Task goal. Reproduce each line exactly. Skip none.

Modeling code records:
*****

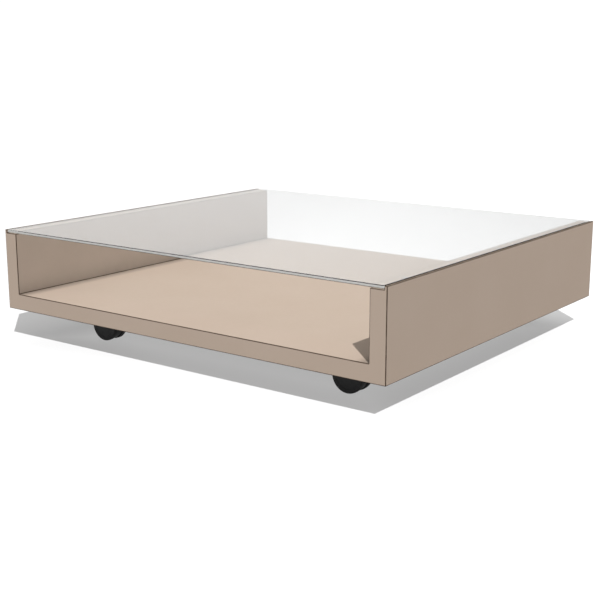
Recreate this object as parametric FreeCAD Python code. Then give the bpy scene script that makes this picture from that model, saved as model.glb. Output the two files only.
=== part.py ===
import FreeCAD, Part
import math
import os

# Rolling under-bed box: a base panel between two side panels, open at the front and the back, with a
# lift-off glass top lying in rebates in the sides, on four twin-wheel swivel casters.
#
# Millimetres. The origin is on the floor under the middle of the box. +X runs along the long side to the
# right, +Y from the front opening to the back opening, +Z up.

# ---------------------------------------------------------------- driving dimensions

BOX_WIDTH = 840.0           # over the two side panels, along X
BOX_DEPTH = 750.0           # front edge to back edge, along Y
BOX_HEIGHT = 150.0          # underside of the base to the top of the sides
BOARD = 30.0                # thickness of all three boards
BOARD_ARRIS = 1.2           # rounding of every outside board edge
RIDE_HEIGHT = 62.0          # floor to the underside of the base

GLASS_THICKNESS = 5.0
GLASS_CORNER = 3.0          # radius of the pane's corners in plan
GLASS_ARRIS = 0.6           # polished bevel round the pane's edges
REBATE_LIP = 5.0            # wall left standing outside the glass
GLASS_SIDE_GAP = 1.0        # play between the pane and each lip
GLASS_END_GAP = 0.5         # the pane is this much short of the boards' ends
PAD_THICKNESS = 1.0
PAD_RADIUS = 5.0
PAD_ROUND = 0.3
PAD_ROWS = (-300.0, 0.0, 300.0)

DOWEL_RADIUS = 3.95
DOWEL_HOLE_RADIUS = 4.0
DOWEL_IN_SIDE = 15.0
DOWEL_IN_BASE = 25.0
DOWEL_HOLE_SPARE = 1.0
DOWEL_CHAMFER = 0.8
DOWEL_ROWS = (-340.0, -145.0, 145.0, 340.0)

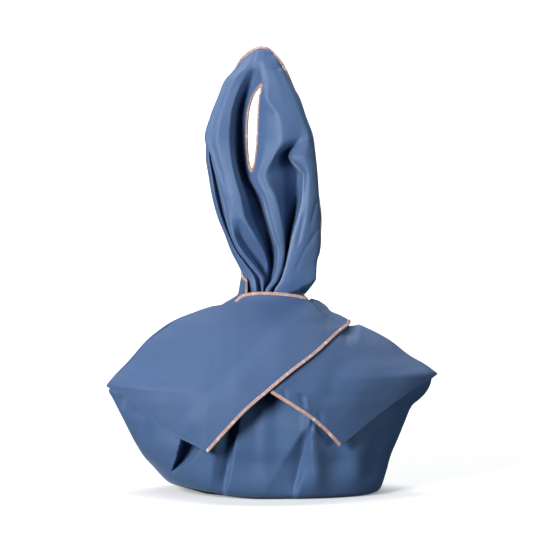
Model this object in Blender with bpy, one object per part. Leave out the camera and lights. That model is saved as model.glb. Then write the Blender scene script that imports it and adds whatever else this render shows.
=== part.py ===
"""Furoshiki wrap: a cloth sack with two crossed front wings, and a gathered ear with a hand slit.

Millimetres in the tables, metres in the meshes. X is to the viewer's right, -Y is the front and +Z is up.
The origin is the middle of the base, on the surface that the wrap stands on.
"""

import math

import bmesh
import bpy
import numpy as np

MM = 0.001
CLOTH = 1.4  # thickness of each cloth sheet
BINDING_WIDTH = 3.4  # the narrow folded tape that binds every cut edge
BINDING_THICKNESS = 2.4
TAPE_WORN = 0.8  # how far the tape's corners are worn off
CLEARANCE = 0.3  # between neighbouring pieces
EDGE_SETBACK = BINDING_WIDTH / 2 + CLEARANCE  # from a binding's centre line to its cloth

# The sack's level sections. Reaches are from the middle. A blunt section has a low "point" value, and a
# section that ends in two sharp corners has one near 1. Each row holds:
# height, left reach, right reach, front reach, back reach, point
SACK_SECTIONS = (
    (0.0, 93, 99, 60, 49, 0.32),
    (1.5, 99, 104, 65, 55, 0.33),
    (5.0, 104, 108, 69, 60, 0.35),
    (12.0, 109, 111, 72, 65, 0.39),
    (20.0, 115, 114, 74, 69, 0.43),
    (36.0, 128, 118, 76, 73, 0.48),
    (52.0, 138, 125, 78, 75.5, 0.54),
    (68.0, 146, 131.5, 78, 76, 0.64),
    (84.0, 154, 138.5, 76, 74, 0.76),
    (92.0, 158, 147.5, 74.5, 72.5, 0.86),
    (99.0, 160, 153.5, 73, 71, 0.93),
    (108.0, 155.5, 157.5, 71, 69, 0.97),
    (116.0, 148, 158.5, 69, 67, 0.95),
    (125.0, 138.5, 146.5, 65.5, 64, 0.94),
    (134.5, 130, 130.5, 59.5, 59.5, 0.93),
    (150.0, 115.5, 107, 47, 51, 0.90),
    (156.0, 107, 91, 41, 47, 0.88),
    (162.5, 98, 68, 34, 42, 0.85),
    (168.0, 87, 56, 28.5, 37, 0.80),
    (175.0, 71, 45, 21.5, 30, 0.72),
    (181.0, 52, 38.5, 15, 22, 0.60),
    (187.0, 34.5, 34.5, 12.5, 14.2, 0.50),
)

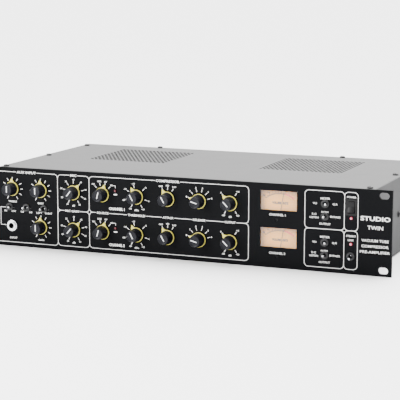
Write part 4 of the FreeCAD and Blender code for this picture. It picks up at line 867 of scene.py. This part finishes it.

*****

Solution to this exercise.
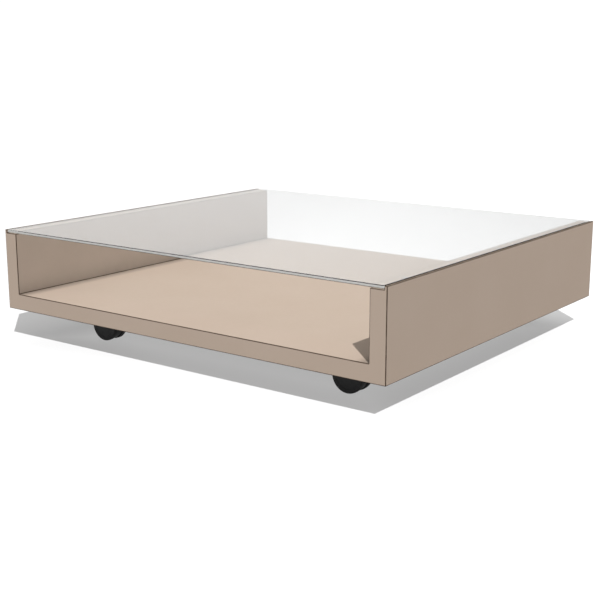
Recreate this object as parametric FreeCAD Python code. Then give the bpy scene script that makes this picture from that model, saved as model.glb. Output the two files only.
=== part.py ===
import FreeCAD, Part
import math
import os

# Rolling under-bed box: a base panel between two side panels, open at the front and the back, with a
# lift-off glass top lying in rebates in the sides, on four twin-wheel swivel casters.
#
# Millimetres. The origin is on the floor under the middle of the box. +X runs along the long side to the
# right, +Y from the front opening to the back opening, +Z up.

# ---------------------------------------------------------------- driving dimensions

BOX_WIDTH = 840.0           # over the two side panels, along X
BOX_DEPTH = 750.0           # front edge to back edge, along Y
BOX_HEIGHT = 150.0          # underside of the base to the top of the sides
BOARD = 30.0                # thickness of all three boards
BOARD_ARRIS = 1.2           # rounding of every outside board edge
RIDE_HEIGHT = 62.0          # floor to the underside of the base

GLASS_THICKNESS = 5.0
GLASS_CORNER = 3.0          # radius of the pane's corners in plan
GLASS_ARRIS = 0.6           # polished bevel round the pane's edges
REBATE_LIP = 5.0            # wall left standing outside the glass
GLASS_SIDE_GAP = 1.0        # play between the pane and each lip
GLASS_END_GAP = 0.5         # the pane is this much short of the boards' ends
PAD_THICKNESS = 1.0
PAD_RADIUS = 5.0
PAD_ROUND = 0.3
PAD_ROWS = (-300.0, 0.0, 300.0)

DOWEL_RADIUS = 3.95
DOWEL_HOLE_RADIUS = 4.0
DOWEL_IN_SIDE = 15.0
DOWEL_IN_BASE = 25.0
DOWEL_HOLE_SPARE = 1.0
DOWEL_CHAMFER = 0.8
DOWEL_ROWS = (-340.0, -145.0, 145.0, 340.0)

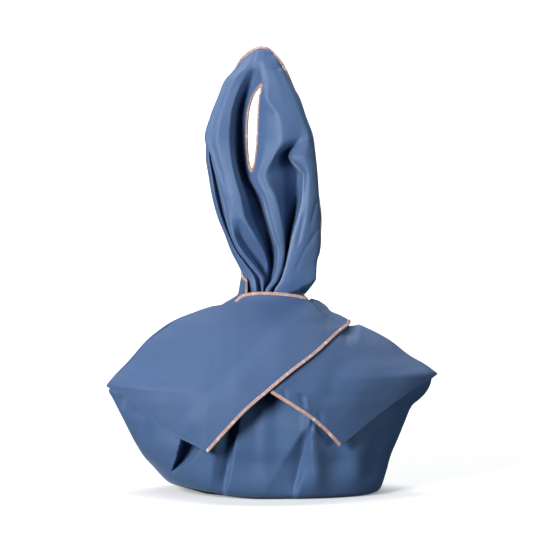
Model this object in Blender with bpy, one object per part. Leave out the camera and lights. That model is saved as model.glb. Then write the Blender scene script that imports it and adds whatever else this render shows.
=== part.py ===
"""Furoshiki wrap: a cloth sack with two crossed front wings, and a gathered ear with a hand slit.

Millimetres in the tables, metres in the meshes. X is to the viewer's right, -Y is the front and +Z is up.
The origin is the middle of the base, on the surface that the wrap stands on.
"""

import math

import bmesh
import bpy
import numpy as np

MM = 0.001
CLOTH = 1.4  # thickness of each cloth sheet
BINDING_WIDTH = 3.4  # the narrow folded tape that binds every cut edge
BINDING_THICKNESS = 2.4
TAPE_WORN = 0.8  # how far the tape's corners are worn off
CLEARANCE = 0.3  # between neighbouring pieces
EDGE_SETBACK = BINDING_WIDTH / 2 + CLEARANCE  # from a binding's centre line to its cloth

# The sack's level sections. Reaches are from the middle. A blunt section has a low "point" value, and a
# section that ends in two sharp corners has one near 1. Each row holds:
# height, left reach, right reach, front reach, back reach, point
SACK_SECTIONS = (
    (0.0, 93, 99, 60, 49, 0.32),
    (1.5, 99, 104, 65, 55, 0.33),
    (5.0, 104, 108, 69, 60, 0.35),
    (12.0, 109, 111, 72, 65, 0.39),
    (20.0, 115, 114, 74, 69, 0.43),
    (36.0, 128, 118, 76, 73, 0.48),
    (52.0, 138, 125, 78, 75.5, 0.54),
    (68.0, 146, 131.5, 78, 76, 0.64),
    (84.0, 154, 138.5, 76, 74, 0.76),
    (92.0, 158, 147.5, 74.5, 72.5, 0.86),
    (99.0, 160, 153.5, 73, 71, 0.93),
    (108.0, 155.5, 157.5, 71, 69, 0.97),
    (116.0, 148, 158.5, 69, 67, 0.95),
    (125.0, 138.5, 146.5, 65.5, 64, 0.94),
    (134.5, 130, 130.5, 59.5, 59.5, 0.93),
    (150.0, 115.5, 107, 47, 51, 0.90),
    (156.0, 107, 91, 41, 47, 0.88),
    (162.5, 98, 68, 34, 42, 0.85),
    (168.0, 87, 56, 28.5, 37, 0.80),
    (175.0, 71, 45, 21.5, 30, 0.72),
    (181.0, 52, 38.5, 15, 22, 0.60),
    (187.0, 34.5, 34.5, 12.5, 14.2, 0.50),
)

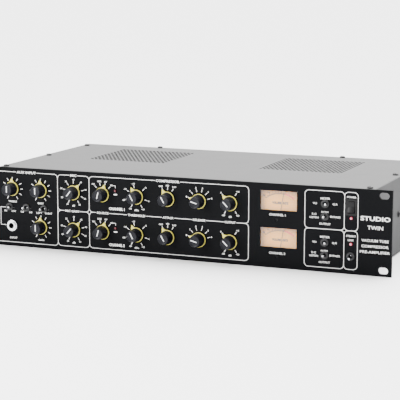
Write part 4 of the FreeCAD and Blender code for this picture. It picks up at line 867 of scene.py. This part finishes it.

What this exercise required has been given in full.